As with any scientific endeavor, discovery is only the beginning. A compound may work well in the lab but fail in the field, or even prove too costly or complex to manufacture at scale. Regulatory hurdles may arise depending on how a compound is delivered (for example, as a spray versus through genetic engineering), and some promising candidates may stall due to gaps in biosynthetic knowledge. 

Still, Skirycz knows what she wants to accomplish: she sees success not as a single breakthrough compound, but as a functioning pipeline capable of generating many strong candidates over time. 

“Experimental science can be slow, especially at the beginning,” Skirycz explains. “We’re in the process of hiring two postdocs who will really be able to push the experiments forward full-time.
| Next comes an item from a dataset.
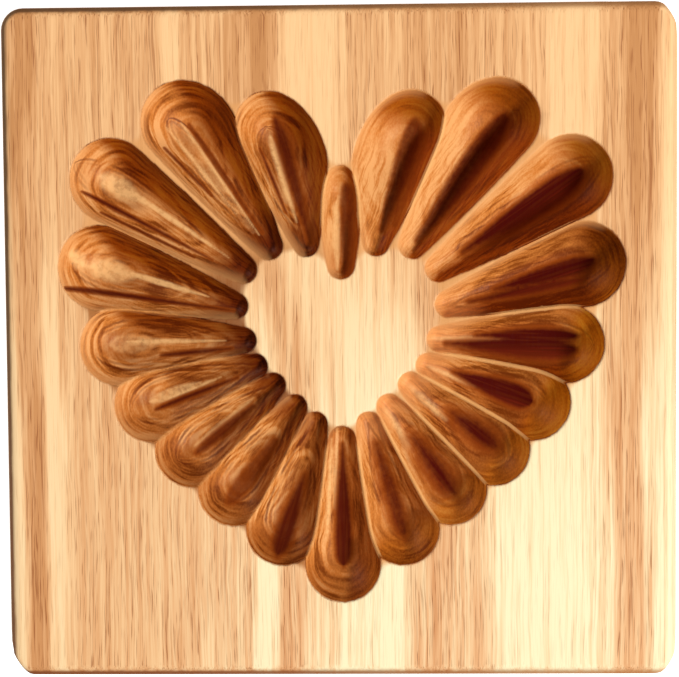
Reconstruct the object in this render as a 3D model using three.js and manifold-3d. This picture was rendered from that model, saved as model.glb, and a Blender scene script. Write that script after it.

That will make a big difference.” 

In addition to these new postdoctoral researchers, Skirycz is also preparing to host visiting scholars from Japan to support both experimentation and metabolite screening across environments.

Looking to the Future

Aim 1 plays a pivotal role in C-SPIRIT’s broader mission: developing biologically driven tools that can make agriculture more resilient in a rapidly changing world. By uncovering and characterizing the molecules plants use to survive stress, Skirycz and her collaborators are laying the scientific groundwork for future technologies that could help farmers mitigate yield losses .

“The dream is that by the end of the five years, we’ll already have a number of compounds robustly tested in the lab and working in the field.” Even if that timeline proves optimistic, Aim 1 is doing what it was designed to do: advancing a deeper understanding of plant resilience, starting at the molecular level.